Estes números demonstram que o povo quis manter o Presidente. Quer que ele continue a fazer como tem feito. Significa que concorda com a parceria institucional Presidência/Governo da República e que o populismo de cariz racista e xenófobo convence meio milhão de pessoas, mas não consegue convencer os indiferentes, seja a votar nele, seja a votar contra o que ele defende. Parece que nada convence aqueles que, certamente, querem continuar a viver numa democracia, mas nada querem fazer para isso. É claro que é preocupante saber que ainda assim há meio milhão de portugueses que não se importariam de ter um regime menos democrático e mais absolutista. Falta saber se essas pessoas têm a real noção do risco do seu voto, se o fazem de forma ajuizada e simplesmente preferem um regime totalitário em vez de uma democracia. E uma democracia madura e forte tolera pessoas com opiniões e pensamentos pouco tolerantes e combate-os nas eleições usando a poderosa força do voto. Percebam isso os indiferentes.
O outro inimigo é o populismo e esse está evidente em Ventura, mas não só. Vamos ver muito desse populismo nas próximas eleições autárquicas e a começar já com o aparecimento de perfis falsos nas redes sociais e o lançamento de “Fake News” e verdades muito distorcidas.
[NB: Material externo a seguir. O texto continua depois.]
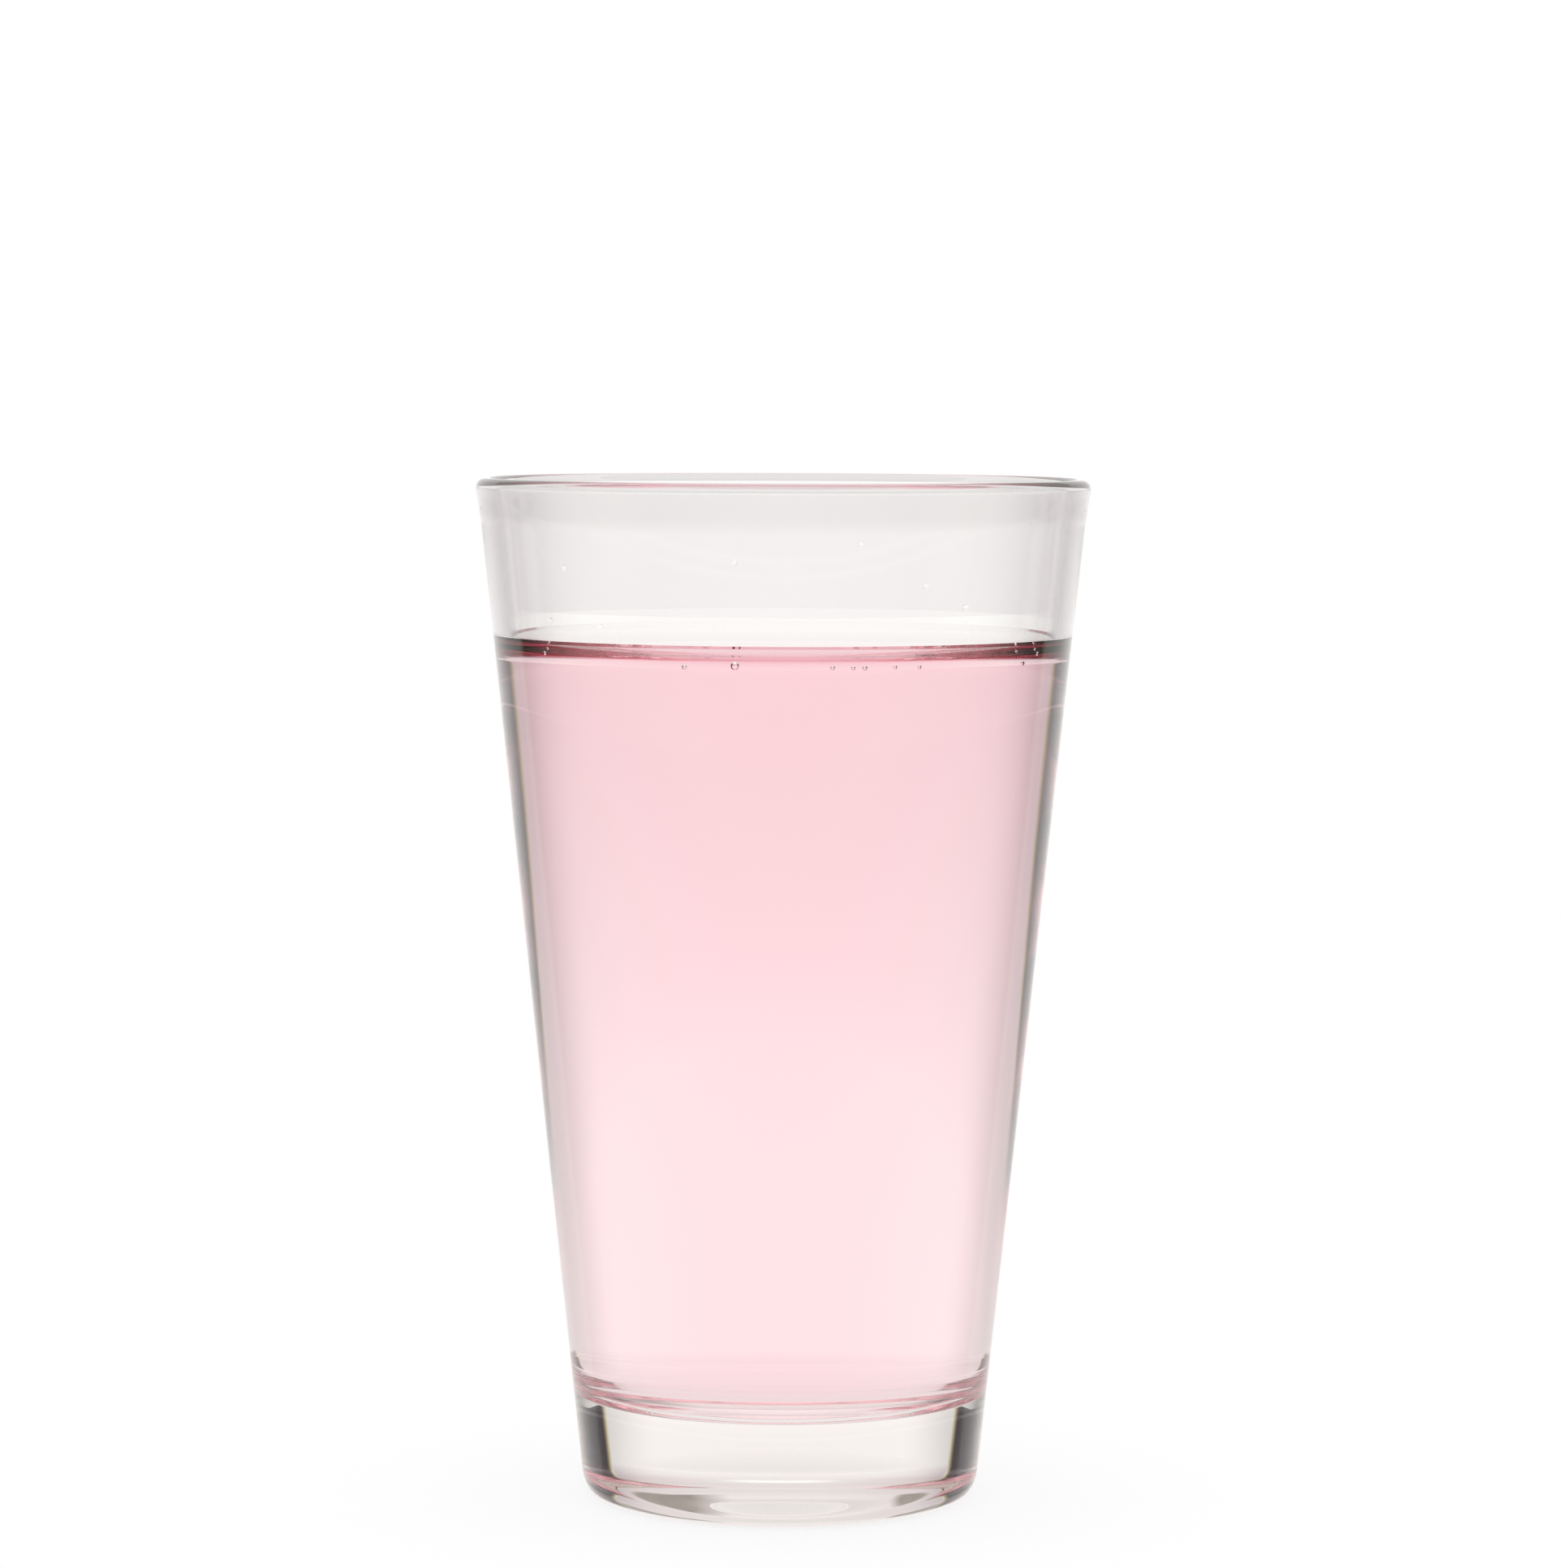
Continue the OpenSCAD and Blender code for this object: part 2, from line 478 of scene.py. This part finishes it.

E não será só o Chega a usar este estilo de campanha! O populismo e em particular o de Ventura, que apregoa soluções que alguns querem ouvir, mas que na realidade não vai resolver qualquer problema, porque a sua aplicabilidade trará mais problemas. Os populistas da extrema direita e extrema esquerda não resolvem problemas antigos, pelo contrário, criam novos problemas. O pior deles é que acabam com grande parte das liberdades que esta democracia, que alguns teimam em não fortalecer, nos dá de mão beijada.
Pensem nisso nas próximas eleições, quando decidirem não votar.
Pensem nisso quando optarem pelo simplismo irreal dos populistas.